Tim's innovatin is also unique. It has already provided us with a gigantic Information marketplace, where individuals and organisations buy, sell, and freely exchange information and information services among one other. The press, radio and television never got close; all they can do is spray the same information out from one source towards many destinations. Nor can the letter or the telephone approach the Web's power, because even though those media enable one-on-one exchanges, they are slow and devoid of the coomputer's ability to display search, automate and mediate. Remarkably - compared with Gutenberg's press, Bell's telephone, and Marconi's radio - and well before reaching its ultimate form, Berners-Lee's Web has already established its uniqueness.

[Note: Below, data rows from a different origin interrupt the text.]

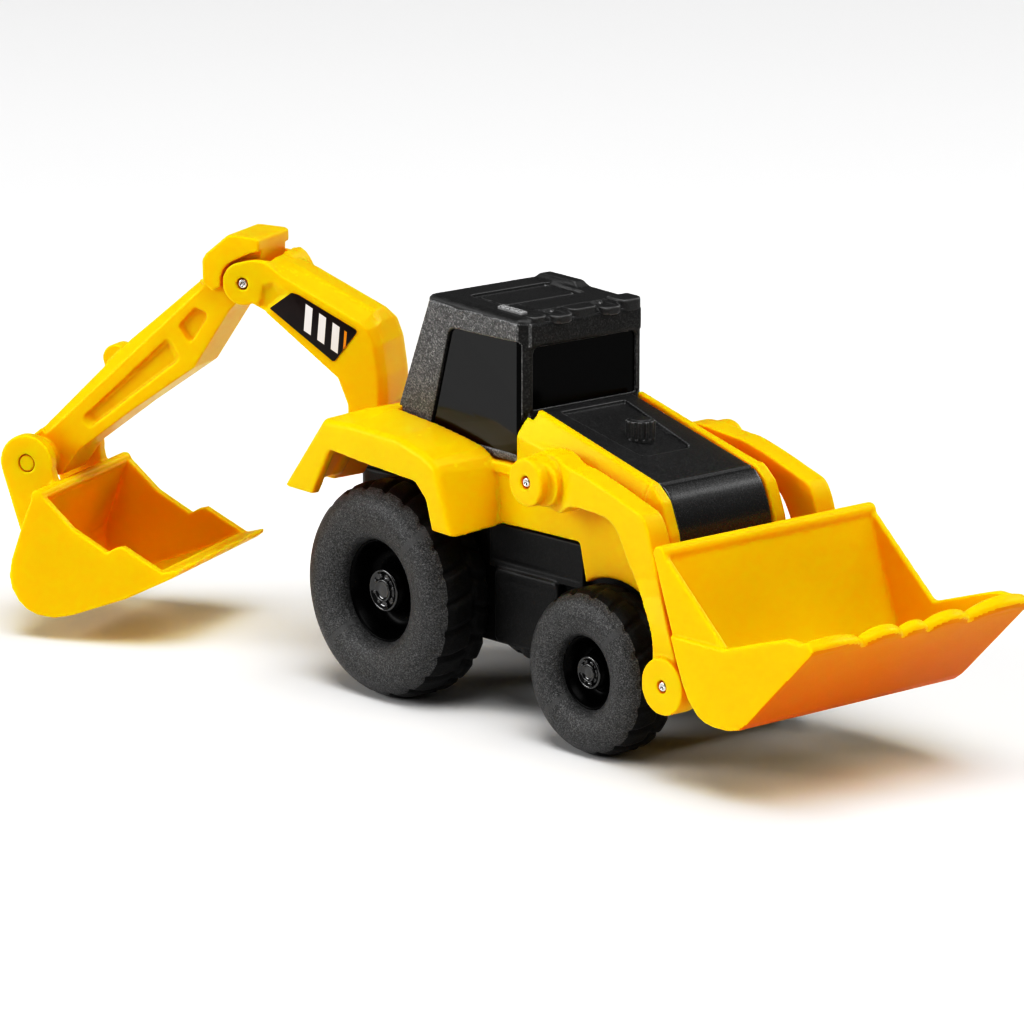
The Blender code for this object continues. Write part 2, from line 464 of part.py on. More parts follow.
# crowned back: the front and top rise towards the middle of the width
def boom_ring(w, front, top):
    shift = [(-front, 0.0), (-front, 0.0), (-front, 0.1 * top), (-front, 0.4 * top), (-0.43 * top, 0.9 * top), (-0.2 * top, 0.75 * top), (0.0, 0.25 * top)]
    pts = [(x + shift[i][0], z + shift[i][1]) if i < 7 else (x, z) for i, (x, z) in enumerate(boom_pts)]
    return [(x, w, z) for x, z in pts]
boom = loft("boom", [boom_ring(-BW, 0.0, 0.0), boom_ring(-3.4, 0.7, 0.8), boom_ring(-1.7, 0.75, 1.6),
                     boom_ring(1.7, 0.75, 1.6), boom_ring(3.4, 0.7, 0.8), boom_ring(BW, 0.0, 0.0)])
# stick ears
for s in (-1, 1):
    ear = prism_y("t", [(15.5, 53.9), (15.0, 47.4)] + arc(STICK_L, STICK_Z, 3.05, -120, 110, 20), s * 4.05, s * BW)
    join(boom, ear)
# neck between the ears is cut back so that the stick root has room to turn
cut(boom, cyl("t", 'Y', (STICK_L, STICK_Z), 4.1, -4.05, 4.05, 40))
# foot cheeks
for s in (-1, 1):
    cheek = prism_y("t", arc(BOOM_L, BOOM_Z, 2.9, 180, 360, 16) + [(4.05, 35.0), (-0.85, 35.0)], s * 1.85, s * 4.7)
    join(boom, cheek)
cut(boom, cyl("t", 'Y', (BOOM_L, BOOM_Z), PIN_R + BORE, -6, 6, 24), cyl("t", 'Y', (STICK_L, STICK_Z), PIN_R + BORE, -6, 6, 24))
finish(boom, PLASTIC_Y, pivot=(BOOM_L, 0, BOOM_Z), rig=SWING)
finish(cyl("boom_pin", 'Y', (BOOM_L, BOOM_Z), PIN_R, -4.6, 4.6, 24), STEEL, pivot=(BOOM_L, 0, BOOM_Z), rig=SWING)
finish(cyl("stick_pin", 'Y', (STICK_L, STICK_Z), PIN_R, -4.95, 4.95, 24), STEEL, pivot=(STICK_L, 0, STICK_Z), rig=SWING)

SW = 3.9
stick_pts = [(17.6, 54.6), (17.6, 58.2), (18.3, 58.5), (22.4, 58.65), (25.8, 55.8), (26.4, 54.8), (26.4, 51.9), (27.5, 51.7), (39.3, 41.9),
             (53.2, 28.0), (54.6, 26.9), (52.9, 21.5), (49.6, 21.8), (46.9, 25.6), (38.2, 32.2), (28.4, 39.1), (23.0, 47.4), (21.6, 49.0), (17.6, 50.2)]
stick = prism_y("stick", stick_pts, -SW, SW)
# round root between the boom ears
cut(stick, prism_y("t", [(14.0, 48.0), (17.3, 48.0), (17.3, 60.0), (14.0, 60.0)], -5, 5))
# chamfered back edges
for s in (-1, 1):
    cut(stick, loft("t", [[(26.45, s * 3.95, 51.1), (28.4, s * 1.9, 51.6), (32.0, s * 6.0, 56.0)],
                          [(52.0, s * 3.95, 27.5), (53.4, s * 1.9, 28.8), (57.0, s * 6.0, 33.0)]]))
    # weight-saving pockets on both flanks with a rib between
    cut(stick, prism_y("t", [(27.9, 48.1), (31.0, 44.9), (29.1, 42.4), (26.1, 47.1)], s * 3.2, s * 5.0),
        prism_y("t", [(32.2, 43.6), (46.5, 30.2), (45.3, 28.6), (38.9, 33.7), (30.2, 40.4)], s * 3.2, s * 5.0))
# head widening flush with the ears, lug on the back, barrel and stub pins at the bucket end
join(stick, cyl("t", 'Y', (41.9, 38.9), 2.0, -1.6, 1.6, 24),
     cyl("t", 'Y', (DIG_L, DIG_Z), 2.9, -6.45, 6.45, 32),
     cyl("t", 'Y', (DIG_L, DIG_Z), 1.2, -8.2, 8.2, 24))
cut(stick, cyl("t", 'Y', (STICK_L, STICK_Z), PIN_R + 0.05, -6, 6, 24))
finish(stick, PLASTIC_Y, pivot=(STICK_L, 0, STICK_Z), rig=SWING)

# ================================================================== digging bucket
D_HALF = 14.0
D_OUT = [(48.3, 21.0), (49.0, 20.9), (50.4, 17.6), (52.6, 11.2), (52.95, 9.0), (52.6, 7.2), (51.5, 5.4), (50.2, 4.3), (48.6, 3.65), (46.0, 3.45),
         (43.1, 4.1), (34.6, 7.3), (27.4, 10.9), (26.3, 11.7), (26.2, 12.3), (28.9, 11.6), (35.0, 14.8), (36.2, 14.5), (37.5, 13.7),
         (42.8, 16.6), (47.6, 21.0)]
D_CUT = [(47.4, 23.0), (47.5, 20.6), (51.1, 10.9), (51.4, 9.0), (51.1, 7.8), (50.3, 6.5), (49.3, 5.7), (48.2, 5.2), (46.0, 5.0), (43.5, 5.6),
         (35.1, 8.8), (28.6, 12.1), (24.0, 14.2), (24.0, 26.0), (47.4, 26.0)]
dig = prism_y("digging_bucket", D_OUT, -D_HALF, D_HALF)
cut(dig, prism_y("t", D_CUT, -(D_HALF - 1.3), D_HALF - 1.3))
join(dig, cyl("t", 'Y', (48.35, 20.75), 0.95, -(D_HALF - 0.05), D_HALF - 0.05, 22))
for s in (-1, 1):
    ear = prism_y("t", arc(DIG_L, DIG_Z, 4.1, -20, 190, 20) + [(48.2, 20.4), (52.6, 10.6), (53.2, 11.6)], s * 6.6, s * 8.4)
    join(dig, ear)
cut(dig, cyl("t", 'Y', (DIG_L, DIG_Z), 1.2 + BORE, -10, 10, 24))
for yy in (-10.5, -3.5, 3.5, 10.5):
    c = cyl("t", 'Y', (0.0, 0.0), 4.2, -5.0, 5.0, 24)
    c.data.transform(Matrix.Translation((26.2 - 3.35, yy, 12.0 + 1.3)) @ Matrix.Rotation(math.radians(25), 4, 'Y')
                     @ Matrix.Rotation(math.radians(90), 4, 'X'))
    cut(dig, c)
finish(dig, PLASTIC_Y, pivot=(DIG_L, 0, DIG_Z), rig=SWING)

# graphic panels stuck on both boom flanks
for s, sn in ((1, "right"), (-1, "left")):
    lab = prism_y("boom_label_" + sn, [(15.6, 48.95), (12.5, 51.0), (11.7, 51.0), (2.5, 46.6), (6.1, 42.0)], s * (BW + 0.05), s * (BW + 0.25))
    finish(lab, ((0.02, 0.015, 0.015), 0.3), pivot=(BOOM_L, 0, BOOM_Z), rig=SWING)
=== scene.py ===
"""Looks of a small toy backhoe loader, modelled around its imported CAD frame.

Pieces are modelled in millimetres in the vehicle frame (X forward, Y left, Z up,
X = 0 on the rear axle, Y = 0 on the centre plane, Z = 0 on the ground), softened
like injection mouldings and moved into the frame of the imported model.
"""

import math

import bpy
import bmesh
import numpy as np
from mathutils import Matrix, Vector


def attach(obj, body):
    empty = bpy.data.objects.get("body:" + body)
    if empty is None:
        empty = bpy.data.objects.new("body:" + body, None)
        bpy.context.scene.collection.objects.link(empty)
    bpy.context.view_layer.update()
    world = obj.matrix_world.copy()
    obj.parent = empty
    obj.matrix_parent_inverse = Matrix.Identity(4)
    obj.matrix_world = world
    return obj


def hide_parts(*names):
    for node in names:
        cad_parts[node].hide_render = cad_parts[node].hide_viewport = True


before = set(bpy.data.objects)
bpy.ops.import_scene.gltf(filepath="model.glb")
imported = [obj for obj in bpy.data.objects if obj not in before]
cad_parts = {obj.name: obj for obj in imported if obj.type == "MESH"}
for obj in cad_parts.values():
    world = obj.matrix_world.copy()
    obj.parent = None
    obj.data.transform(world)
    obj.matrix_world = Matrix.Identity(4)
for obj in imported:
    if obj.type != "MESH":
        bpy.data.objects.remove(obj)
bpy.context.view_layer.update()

MM = 0.001
OX, OY = 6.189, -7.793

REAR_R, REAR_OUT, REAR_IN = 15.0, 19.7, 10.0
FRONT_X, FRONT_R, FRONT_OUT, FRONT_IN = 40.4, 11.2, 18.0, 10.2
ARM_PX, ARM_PZ = 30.75, 35.5
BKT_PX, BKT_PZ, BKT_HALF = 58.2, 13.4, 19.7
SWING_X, SWING_DEG = -18.5, 25.3
BOOM_L, BOOM_Z = 1.0, 31.2
STICK_L, STICK_Z = 20.2, 51.9
DIG_L, DIG_Z = 52.9, 24.1
HOOD_OUT, HOOD_IN = 11.5, 8.45
SWING = Matrix.Translation((SWING_X, 0, 0)) @ Matrix.Rotation(math.radians(180 + SWING_DEG), 4, 'Z')

# ------------------------------------------------------------------ mesh helpers (mm)
def new_object(name, bm):
    me = bpy.data.meshes.new(name)
    bmesh.ops.recalc_face_normals(bm, faces=bm.faces[:])
    bm.to_mesh(me)
    bm.free()
    ob = bpy.data.objects.new(name, me)
    bpy.context.scene.collection.objects.link(ob)
    return ob

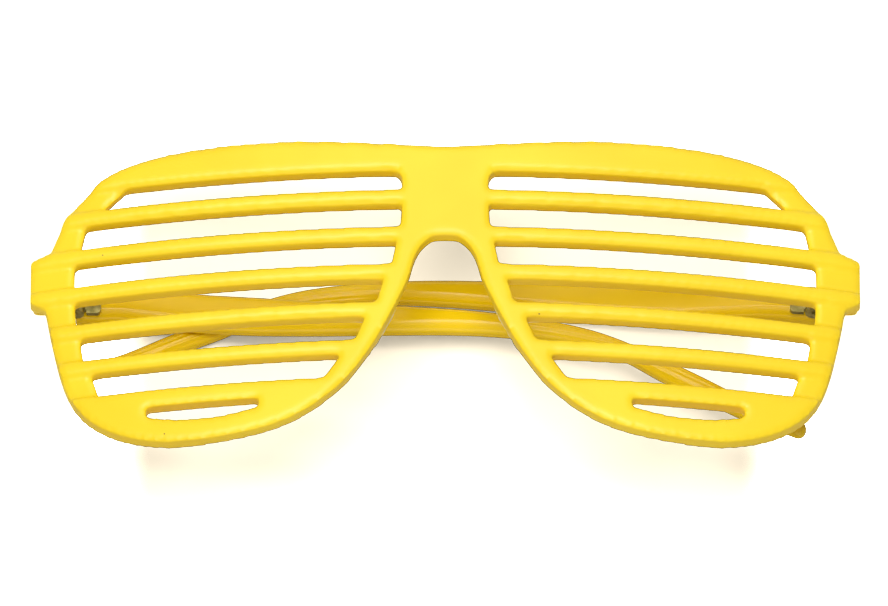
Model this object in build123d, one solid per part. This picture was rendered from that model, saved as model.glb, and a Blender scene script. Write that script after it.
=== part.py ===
from build123d import *
import os
from math import asin, degrees, sqrt

# Slatted novelty glasses, folded and lying on the backs of their arms, all sizes in millimetres.
# The pieces are drawn as worn and seen from the front: X to the right, Y to the rear, Z up.
# lay_down() then turns them onto the table, faces upwards, brow towards +Y, lower rims towards -Y.
# Left and right in the names are the wearer's own.

# Front moulding
front_half_width = 74.0
front_rise = 28.8
front_drop = 29.7
front_thickness = 3.4
front_wrap_radius = 240.0
front_edge_round = 0.45
cut_overrun = 30.0

# Outline of the right half, as shares of the half width and of the rise (above zero) or the drop (below)
brow_shares = [
    (0.0, 0.937), (0.155, 0.961), (0.345, 0.996), (0.5, 1.0), (0.64, 0.978), (0.755, 0.925),
    (0.832, 0.838), (0.88, 0.718), (0.912, 0.627), (0.935, 0.495), (0.951, 0.396),
]
lug_shares = [(0.965, 0.368), (0.995, 0.345), (1.0, 0.32), (1.0, 0.055), (0.961, 0.003)]
rim_shares = [
    (0.949, -0.175), (0.93, -0.4), (0.9, -0.63), (0.874, -0.737), (0.832, -0.84), (0.743, -0.953),
    (0.642, -1.0), (0.56, -0.992), (0.478, -0.966), (0.384, -0.902), (0.3, -0.78), (0.235, -0.63),
    (0.19, -0.475), (0.155, -0.325), (0.116, -0.123), (0.088, 0.05), (0.066, 0.225),
    (0.036, 0.31), (0.0, 0.324),
]

# Slats, counted down from the one under the brow, and the gaps above each of them
slat_count = 6
slat_top = 18.3
slat_pitch = 7.5
slat_height = 2.55
slat_lower_round = 0.9
brow_lower_edge = 22.5
gap_corner_radius = 0.5
nose_corner_radius = 1.1
nose_corner_from = 3
brow_corner_radius = 2.2
# Each gap's nose end and temple end at its top and at its bottom, as shares of the half width
gap_end_shares = [
    (0.104, 0.1, 0.77, 0.835),
    (0.102, 0.106, 0.868, 0.882),
    (0.115, 0.127, 0.895, 0.896),
    (0.145, 0.164, 0.894, 0.89),
    (0.189, 0.215, 0.881, 0.871),
    (0.246, 0.29, 0.853, 0.832),
]
# Temple-side stretches of rim between the slats, set back from the slats' faces
rim_recess_depth = 0.9
rim_recess_start_share = 0.74

# Short slot under the last slat, whose lower edge follows the rim
slot_top = -22.2
slot_nose_end = 32.9
slot_temple_end = 53.2
slot_nose_height = 1.9
slot_temple_height = 2.3
slot_middle_height = 3.6
slot_corner_radius = 0.45

# End pieces, the blocks behind the front's two ends that carry the hinges
hinge_depth = 17.9
lug_bottom = 1.8
lug_top = 9.6
lug_rear_gap = 0.1
lug_rear = hinge_depth - lug_rear_gap
lug_rear_inset = 0.5
lug_edge_round = 0.6

# Hinges, each with two knuckles on the front and one on the arm
hinge_inset = 7.8
hinge_half_spacing = front_half_width - hinge_inset
hinge_height = 4.6
hinge_cant_angle = 3.3
knuckle_radius = 1.8
knuckle_height = 1.35
knuckle_gap = 0.1
knuckle_clearance = 0.12
leaf_thickness = 1.0
leaf_seat_depth = 0.4
leaf_reach = 2.1
front_leaf_length = 5.0
temple_leaf_length = 4.6
temple_leaf_height = 2.6
leaf_corner_radius = 0.8
screw_radius = 0.6
screw_running_clearance = 0.03
screw_head_radius = 1.25
screw_head_height = 0.45
screw_slot_width = 0.35
screw_slot_depth = 0.25
screw_tip_length = 0.3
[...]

"And well before reaching its ultimate form", which form ? Is it the web 2.0 ? The semantic web ?

In 1999 Barners-Lee already knew the power of a many-to-many media. But his vision has been realised only six years later with the web 2.0.

 

Page 182:


The media may portray the Web as a wonderful, interactive place where we have limitless choice because we don't have to take what the TV producer has decided we should see next. But my definition of interactive includes not just the ability to choose, but also the ability to create...Intercreativity is the process of making things or solving problems together. If intercreativity is not just sitting there passively in front of a display screen, then intercreativity is not just sitting there in front of something "interactive"


Definition of the web 2.0 ? Definition of the web ! A vertical portal should focus on people interactivity.

See: Ideas: Stream of conciousness

 

Page 186:


Real life is and must be full of all kinds of social constraint - the very processes from which 'society' arises. Computers help if we use them to create abstract social machines on the web: processes in which the people do the creative work and the machine does the administration. Many social processes can be better run by machine, because the machine is always available, it is free from bias, and no one like to administer this kinds of system anyway.


The web help communities. Communities which even couldn't  exist in real life. Vertical portals should help societies to arise.

 

Page 224:


My hope and faith that we are headed somewhere stem in part from the frequently proven observation that people seem to be naturally built to interact with others as part of a greater system … If we end up producing a system in hyperspace that allows us to work together harmoniously, that would be a metamorphosis. Though it would, I hope, happen incrementally, it would result in a huge restructuring of society. A society that could advance with intercreativity and group intuition, rather than conflict as the basic mechanism would be a major change. If we lay the groundwork right and try novel ways of interaction on the new Web, we may find a whole new set of financial, ethical, cultural and governing structures to which we can choose to belong, rather than having to pick ones we happen to physically live in. Bit by bit, those structures that work best would become important in the world, and democratic systems might take on different shapes.


Gathering people of a specific community in a specific structure. Why not in a vertical portal ? And what are the common needs of all these communities ?

 

 

Notes:

I noticed that Tim usually talked about "trusting". I think that a vertical portal offers a good range of trust to his community, because in your life you're used to trust members of your community.